Conditions in the Gaza Strip are increasingly worrying because half of the population is starving. Photo/Illustration
NEW YORK – A senior official for the UN aid agency warned that half of the Gaza Strip’s population is starving, as fighting continues there.
Deputy Director of the UN World Food Program, Carl Skau, said only a small portion of the needed supplies could enter the Gaza Strip and nine out of 10 people could not eat every day.
“Conditions in Gaza make delivery almost impossible,” said Skau as quoted by the BBC, Sunday (10/12/2023).
Movement in and out of Gaza has been heavily restricted since October 7, when Hamas fighters breached Israel’s heavily fortified perimeter fence – killing 1,200 people and taking 240 hostage.
In response, Israel closed its border with Gaza and began launching airstrikes on the territory, limiting aid deliveries that Gazans rely heavily on.
Only the Rafah crossing on the border with Egypt is open, so limited amounts of aid can reach Gaza. This week Israel agreed to open the Kerem Shalom crossing from Israel to Gaza in the next few days – but only for inspection of aid trucks. The trucks will then head to Rafah to cross into Gaza.

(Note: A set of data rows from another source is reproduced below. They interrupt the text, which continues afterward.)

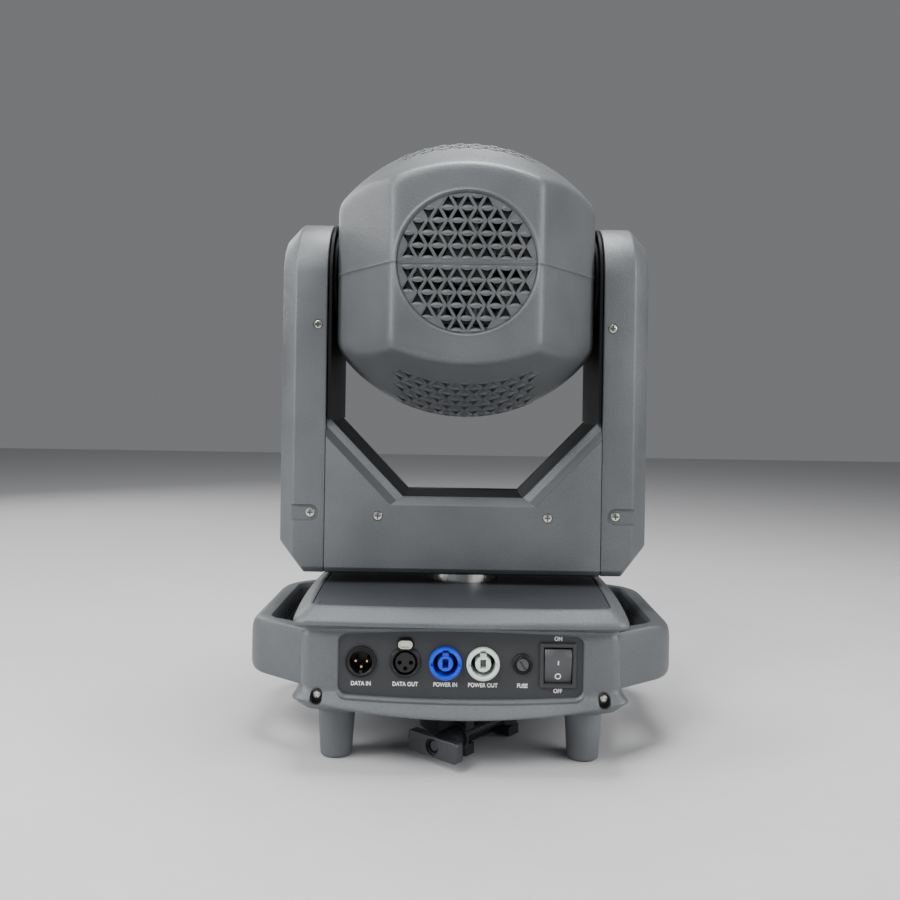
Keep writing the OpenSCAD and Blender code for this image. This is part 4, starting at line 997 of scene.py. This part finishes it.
def data_out_tab():
    """Bright oval tab with a dished face. Each level is a share of its width and height, and a height."""
    levels = ((1.0, 1.0, 1.1), (1.0, 1.0, 3.6), (0.93, 0.88, 4.3), (0.78, 0.66, 4.3), (0.7, 0.55, 3.7),
              (0.3, 0.3, 3.6))
    outline = rounded(TAB_HALF, TAB_H, TAB_H - 0.3)
    tab = Shape().loops([[(x * wide, y * tall, z) for x, y in outline] for wide, tall, z in levels],
                        on_panel("data_out_socket", TAB_UP))
    piece("data_out_tab", tab, "data_out_latch", ["data_out_latch"], "bright_metal", smooth=40)


def power(name, slot):
    """Round locking power socket: a notched collar, a slotted core and a dark back."""
    node = name + "_socket"
    place = on_panel(node)
    collar = Shape().lathe([(9.2, -14), (9.2, 4.2), (9.7, 4.9), (10.4, 5.1), (11.5, 4.6), (12.2, 3.4),
                            (12.2, 0), (10.5, 0), (10.5, -15)], place, 72, ring=True)
    collar_obj = to_object(name + "_detail", collar, (MATS[slot],))
    notches = Shape()
    for turn, half in ((0, 1.5), (180, 1.5), (90, 2.2)):
        notches.box((8.0, -half, 1.5), (10.9, half, 8), place @ Matrix.Rotation(math.radians(turn), 4, "Z"))
    combine(collar_obj, notches)
    core = Shape().lathe([(5.9, -14.5), (5.9, 2.2), (5.4, 2.9)], place, 48)
    core.box((-2.3, 4.4, -14.5), (2.3, 8.0, 2.4), place)
    core_obj = to_object(name + "_core", core, (MATS[slot],))
    combine(core_obj, Shape().box((-2.2, -3.2, -8), (2.2, 3.6, 6), place))
    finish_piece(collar_obj, "root", [node], 30)
    finish_piece(core_obj, "root", (), 30)
    back = Shape().lathe([(10.3, -16), (10.3, -13.8)], place, 48)
    piece(name + "_back", back, "root", (), "black_plastic", bevel=0.3)


def fuse():
    """Fuse holder's ring, and its cap with a coin slot."""
    place = on_panel("fuse_holder")
    ring = Shape().lathe([(4.75, -18), (4.75, 1.4), (5.1, 1.7), (5.6, 1.2), (6.3, 1.2), (6.6, 1.9),
                          (7.1, 2.0), (7.5, 1.6), (7.5, 0), (6.0, 0), (6.0, -19)], place, ring=True)
    piece("fuse_ring", ring, "root", ["fuse_holder"], "black_plastic", smooth=30)
    cap = Shape().lathe([(4.5, -16), (4.5, 2.9), (4.2, 3.4), (3.8, 3.5)], place, 48)
    cap_obj = to_object("fuse_knob", cap, (GREY_PLASTIC,))
    slot = Shape().box((-3.6, -0.7, 2.2), (3.6, 0.7, 6), place @ Matrix.Rotation(math.radians(125), 4, "Z"))
    combine(cap_obj, slot)
    finish_piece(cap_obj, "fuse_cap", ["fuse_cap"], 30)


def stack(levels, r, place):
    """Rounded rectangles of half width, half height and level, one above another."""
    return Shape().loops([[(x, y, z) for x, y in rounded(w, h, r)] for w, h, z in levels], place)


def switch():
    """Rocker switch in a stepped bezel, with its two marks."""
    place = on_panel("switch_frame")
    frame_levels = ((11.9, 14.9, -14.0), (11.9, 14.9, -0.1), (13.5, 16.5, 0.0), (13.5, 16.5, 1.7),
                    (13.0, 16.0, 2.2))
    bezel = to_object("switch_bezel", stack(frame_levels, 1.0, place), (BEZEL,))
    opening = ((10.6, 13.4, -12), (10.6, 13.4, 1.4), (11.3, 14.2, 1.5), (11.3, 14.2, 4))
    combine(bezel, stack(opening, 0.6, place))
    finish_piece(bezel, "root", ["switch_frame"])
    # The rocker turns with its joint, so it is drawn at the angle it rests at
    pivot = place @ Matrix.Translation((0, 0, -3.0)) @ Matrix.Rotation(math.radians(ROCKER_REST), 4, "X")
    half, face = ROCKER_HALF, ROCKER_FACE
    side = [(-half, face), (7.8, face), (half, 1.4), (half, 0.0), (2.5, -4.0), (-2.5, -4.0), (-half, 0.0)]
    rocker = Shape().loops([[(x, y, z) for y, z in side] for x in (-10.0, 10.0)], pivot)
    rocker_obj = to_object("switch_paddle", rocker, (GREY_PLASTIC,))
    soften(rocker_obj, 0.5)
    finish_piece(rocker_obj, "switch_rocker", ["switch_rocker"], 30)
    low, high = face - 0.4, face + 0.08
    marks = Shape().box((-0.42, 1.6, low), (0.42, 5.0, high), pivot)
    marks.lathe([(1.6, low), (2.3, low), (2.3, high), (1.6, high)],
                pivot @ Matrix.Translation((0, -7.3, 0)), 32, ring=True)
    piece("switch_marks", marks, "switch_rocker", (), "black_plastic", mats=(PRINT,))


def label(text, x, z):
    """Generic words printed beside a connector, as thin raised letters."""
    curve = bpy.data.curves.new("label", "FONT")
    curve.body = text
    curve.size = LABEL_SIZE * MM
    curve.extrude = 0.06 * MM
    curve.offset = 0.08 * MM
    curve.align_x = "CENTER"
    curve.align_y = "CENTER"
    curve.space_character = 1.02
    words = bpy.data.objects.new("label", curve)
    bpy.context.scene.collection.objects.link(words)
    graph = bpy.context.evaluated_depsgraph_get()
    mesh = bpy.data.meshes.new_from_object(words.evaluated_get(graph))
    bpy.data.objects.remove(words)
    place = Matrix.Translation((x * MM, (PANEL_Y - 0.05) * MM, z * MM)) @ FACE_REAR
    mesh.transform(place @ Matrix.Diagonal((LABEL_WIDTH, 1, 1, 1)))
    mesh.materials.clear()
    mesh.materials.append(PRINT)
    obj = bpy.data.objects.new("label_" + text.lower().replace(" ", "_"), mesh)
    bpy.context.scene.collection.objects.link(obj)
    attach(obj, "root")


data_in()
data_out()
data_out_tab()
power("power_in", "blue_plastic")
power("power_out", "white_plastic")
fuse()
switch()
for name in ("data_in", "data_out", "power_in", "power_out"):
    label(name.upper().replace("_", " "), middle(name + "_socket")[0], LABEL_Z)
label("FUSE", middle("fuse_holder")[0], LABEL_Z)
label("ON", middle("switch_frame")[0], 99.4)
label("OFF", middle("switch_frame")[0], 60.8)

# ---- clamp --------------------------------------------------------------------------------

CLAMP = Matrix.Rotation(math.radians(-40), 4, "Z") @ Matrix.Translation((17.7, 38.0, 0))
SWING_X, CLAMP_Z, CLAMP_Y = 45.0, 15.5, -60.5     # the bolt's side of the clamp, and the clamp's middle
EAR_Y = CLAMP_Y - 54.0
NUT_L, NUT_R, WING_HALF = 28.0, 8.4, 24
BOLT_TAIL = 28.0
THREAD_PITCH, THREAD_R, CORE_R = 3.0, 4.95, 4.15


def wing_nut():
    """A bar with round ends, a long hub behind it and a web on each side."""
    place = CLAMP @ Matrix.Translation((SWING_X, EAR_Y - 2.6 - NUT_L, CLAMP_Z)) @ FACE_FRONT
    obj = to_object("wing_nut_detail", Shape().prism(rounded(WING_HALF, 7.8, 2.6), 0, 8, place),
                    (MATS["clamp_metal"],))
    soften(obj, 0.8, 3)
    combine(obj, Shape().lathe([(NUT_R, 1), (NUT_R, NUT_L - 1.4), (NUT_R - 0.8, NUT_L)], place, 48), "UNION")
    outline = [(5, 23), (5, 6), (20.5, 6), (17.5, 9.5), (12.5, 12.5), (10, 17)]
    for turn in (0, 180):
        at = place @ Matrix.Rotation(math.radians(turn), 4, "Z")
        combine(obj, Shape().loops([[(x, y, z) for x, z in outline] for y in (-3.2, 3.2)], at), "UNION")
    combine(obj, Shape().lathe([(6.3, -2), (6.3, 0.2), (6.0, 2.2), (5.1, 2.2), (5.1, 40)], place, 40))
    finish_piece(obj, "wing_nut", ["wing_nut"], 30)


def swing_bolt():
    """Threaded bolt, drawn as rings, with the eye and pin that it swings on."""
    end_y = EAR_Y - BOLT_TAIL
    place = CLAMP @ Matrix.Translation((SWING_X, end_y, CLAMP_Z)) @ FACE_FRONT
    profile = [(3.6, 0.0), (4.6, 0.8)]
    for i in range(1, int((CLAMP_Y + 1 - end_y) / THREAD_PITCH)):
        z = i * THREAD_PITCH
        profile += [(THREAD_R, z), (THREAD_R, z + 0.9), (CORE_R, z + 1.8), (CORE_R, z + 2.2)]
    shape = Shape().lathe(profile, place, 32)
    eye = CLAMP @ Matrix.Translation((SWING_X + 1, CLAMP_Y + 8, CLAMP_Z))
    shape.lathe([(3.1, -6), (7.2, -6), (8, -5.2), (8, 5.2), (7.2, 6), (3.1, 6)], eye, 40, ring=True)
    shape.lathe([(2.3, -13.5), (2.9, -13), (2.9, 13), (2.3, 13.5)], eye, 24)
    piece("swing_bolt", shape, "bracket", ["clamp_bolt"], "clamp_metal", smooth=35)


wing_nut()
swing_bolt()

# ---- control side and inner pieces --------------------------------------------------------

SCREEN_X, SCREEN_Z = -19, 84


def menu():
    """Four round buttons with dished faces, and the glass of the display."""
    for i in range(1, 5):
        node = f"menu_button_{i}"
        (left, low, _), (right, high, _) = box_mm(node)
        x, _, z = middle(node)
        r = (right - left) / 2
        profile = [(r - 0.3, low), (r, low + 0.3), (r, high - 1.2), (r - 0.4, high - 0.3), (r - 1.2, high),
                   (r - 2.6, high - 0.5)]
        place = Matrix.Translation((x, 0, z)) @ FACE_FRONT
        piece(node + "_cap", Shape().lathe(profile, place, 40), node, [node], "body_grey")
    glass_y = box_mm("display")[1][1] - 0.45
    place = Matrix.Translation((SCREEN_X, glass_y, SCREEN_Z)) @ MIRROR_X @ FACE_FRONT
    screen = Shape().prism(rounded(26.4, 10.4, 1.0), 0, 0.4, place)
    piece("display_glass", screen, "root", (), "black_plastic", bevel=0.15, mats=(SCREEN,))


menu()

# The nodes that no piece stands for are shown as they are in CAD
for node, obj in frame["nodes"].items():
    slot_name = next(s["material_slot"] for s in frame["record"]["subparts"] if s["node"] == node)
    for holder in obj.material_slots:
        holder.material = MATS[slot_name]

# ---- camera, light and floor --------------------------------------------------------------

CAMERA_PLACE = (-0.003, -0.784, 0.2715)
ROLL = math.radians(0.9)
cam = bpy.data.cameras.new("camera")
cam.lens = 35.4
cam.sensor_width = 36
cam.shift_x = -0.012
cam.shift_y = -0.05
camera = bpy.data.objects.new("camera", cam)
camera.matrix_world = (Matrix.Translation(CAMERA_PLACE) @ Matrix.Rotation(math.radians(90), 4, "X")
                       @ Matrix.Rotation(ROLL, 4, "Z"))
bpy.context.scene.collection.objects.link(camera)
bpy.context.scene.camera = camera


def area_light(name, place, aim, size, power):
    """A square soft light that faces aim. Places are in metres and power in watts."""
    data = bpy.data.lights.new(name, "AREA")
    data.energy = power
    data.size = size
    light = bpy.data.objects.new(name, data)
    light.location = place
    light.rotation_euler = (Vector(aim) - Vector(place)).to_track_quat("-Z", "Y").to_euler()
    bpy.context.scene.collection.objects.link(light)


area_light("key", (-0.75, -1.15, 1.6), (0, 0, 0.3), 0.7, 29)
area_light("fill", (1.3, -1.3, 0.8), (0, 0, 0.25), 1.0, 11)
area_light("top", (0.03, 0.03, 1.35), (0, 0, 0.4), 0.6, 22)
area_light("left", (-1.4, -0.5, 0.8), (0, 0, 0.45), 0.7, 18)
area_light("right", (1.4, -0.5, 0.8), (0, 0, 0.45), 0.7, 14)
area_light("rim", (-1.2, 1.3, 1.0), (0, 0, 0.3), 0.9, 12)

floor_mesh = bpy.data.meshes.new("floor")
floor_mesh.from_pydata([(-4, -4, 0), (4, -4, 0), (4, 4, 0), (-4, 4, 0)], [], [(0, 1, 2, 3)])
floor_mesh.materials.append(material("floor", (0.52, 0.52, 0.53), 0.8, grain=60, bump=0.05, vary=0.02))
floor = bpy.data.objects.new("floor", floor_mesh)
bpy.context.scene.collection.objects.link(floor)
world = bpy.data.worlds.new("world")
world.use_nodes = True
world.node_tree.nodes["Background"].inputs[0].default_value = (0.82, 0.83, 0.85, 1)
world.node_tree.nodes["Background"].inputs[1].default_value = 0.22
bpy.context.scene.world = world
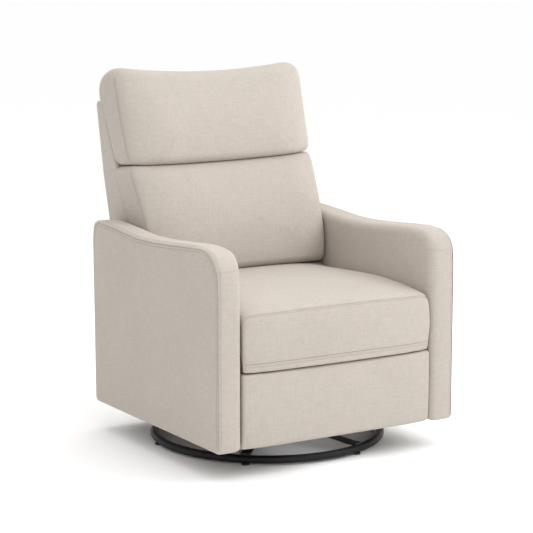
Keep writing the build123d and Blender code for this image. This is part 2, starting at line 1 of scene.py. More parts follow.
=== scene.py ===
"""Nursery swivel glider recliner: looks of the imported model.

The chair faces -y. Outlines, seam lines and limits are in mm, with y counted from the arms' front. Meshes,
voxels, pitches and thread radii are in metres, in the shared frame.
"""

import json
import math

import bmesh
import bpy
import numpy as np
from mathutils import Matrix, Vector
from mathutils.bvhtree import BVHTree
from mathutils.kdtree import KDTree


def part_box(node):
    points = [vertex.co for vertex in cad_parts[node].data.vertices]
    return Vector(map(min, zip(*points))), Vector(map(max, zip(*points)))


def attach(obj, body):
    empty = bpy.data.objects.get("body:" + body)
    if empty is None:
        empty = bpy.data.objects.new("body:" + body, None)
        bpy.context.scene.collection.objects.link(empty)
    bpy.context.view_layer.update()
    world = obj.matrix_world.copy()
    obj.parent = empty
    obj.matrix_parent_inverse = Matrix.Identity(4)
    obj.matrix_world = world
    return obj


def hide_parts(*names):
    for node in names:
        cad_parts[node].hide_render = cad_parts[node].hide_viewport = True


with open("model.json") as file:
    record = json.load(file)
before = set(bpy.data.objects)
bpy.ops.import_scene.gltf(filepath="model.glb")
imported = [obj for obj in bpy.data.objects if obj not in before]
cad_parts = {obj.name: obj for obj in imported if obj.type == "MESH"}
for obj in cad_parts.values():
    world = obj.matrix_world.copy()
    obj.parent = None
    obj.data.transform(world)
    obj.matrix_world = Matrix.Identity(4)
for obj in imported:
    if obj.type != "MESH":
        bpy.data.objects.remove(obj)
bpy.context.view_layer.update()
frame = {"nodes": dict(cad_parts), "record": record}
nodes = frame["nodes"]
scene = bpy.context.scene
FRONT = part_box("arm_pad_left")[0][1]  # y of the arms' front


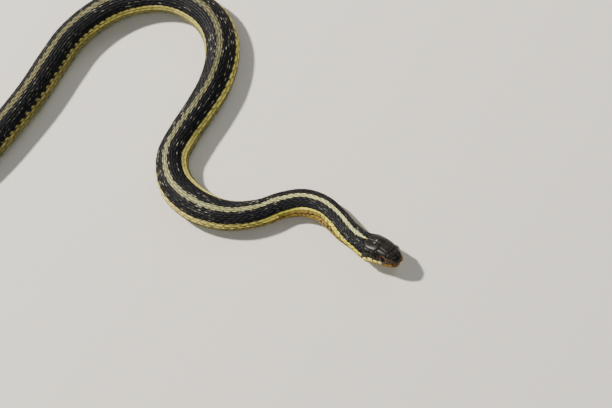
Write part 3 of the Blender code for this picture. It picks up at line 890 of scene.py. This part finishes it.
def throat_points():
    """Small scales of the throat, between the chin shields and the first belly scute."""
    roots = []
    for i, s in enumerate(np.arange(10.5, 24.5, 1.45)):
        for j in range(-5, 6):
            if (i + j) % 2 == 0 and (s >= 13.0 or abs(j) >= 2):
                roots.append((s, 180.0 + j * 11.5, 0.0))
    return np.array(roots), np.tile((3.2, 21.0, COAT_DEPTH * 0.9), (len(roots), 1))


# The head

# Corners that the plates share, numbered from 1 in each group: distance in millimetres from the snout,
# and row from the crown to the chin
CORNER_GROUPS = {
    "crown": [(0.95, 0.0), (3.3, 0.0), (6.1, 0.0), (11.4, 0.0), (17.0, 0.0)],
    "nose": [(0.95, 1.3), (2.05, 1.85), (3.15, 2.2), (3.6, 2.55), (3.35, 1.1), (0.72, 3.0),
             (0.62, 4.8), (2.1, 4.8)],
    "cheek": [(4.7, 3.05), (4.75, 4.75), (3.65, 4.78), (5.6, 4.8)],
    "front": [(6.1, 1.5), (8.5, 1.2), (10.4, 1.05)],
    "brow": [(5.75, 3.0), (10.95, 1.95), (9.8, 2.95), (11.55, 2.6)],
    "rim": [(6.27, 3.37), (7.2, 3.05), (8.13, 3.37), (8.4, 3.8), (8.45, 4.45), (8.15, 5.0),
            (7.2, 5.34), (6.25, 5.0), (5.93, 4.2)],
    "rear": [(10.3, 3.6), (10.35, 4.4), (9.95, 5.2)],
    "temple": [(13.5, 2.5), (14.0, 3.55), (13.6, 4.65), (12.3, 5.0), (15.8, 2.1), (16.7, 2.9),
               (16.4, 3.7), (17.1, 4.6), (14.9, 4.85), (16.8, 5.3)],
    "nape": [(17.0, 1.25), (17.7, 0.6)],
    "lip": [(0.5, 6.5), (2.1, 6.5), (4.2, 6.5), (7.2, 6.5), (9.5, 6.5), (11.9, 6.5), (14.3, 6.5),
            (16.7, 6.5)],
}
CORNERS = {f"{group}_{i}": corner for group, corners in CORNER_GROUPS.items()
           for i, corner in enumerate(corners, 1)}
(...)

Skau said nothing prepared him for the fear, chaos and hopelessness he and the WFP team encountered during their trip to Gaza this week.
They witnessed “confusion in warehouses, distribution points with thousands of hungry people, supermarkets with empty shelves, and overcrowded shelters with broken bathrooms,” he said.
International pressure and a seven-day temporary ceasefire last month have allowed some much-needed aid to enter the Gaza Strip, but the WFP insists a second border crossing is now needed to meet demand.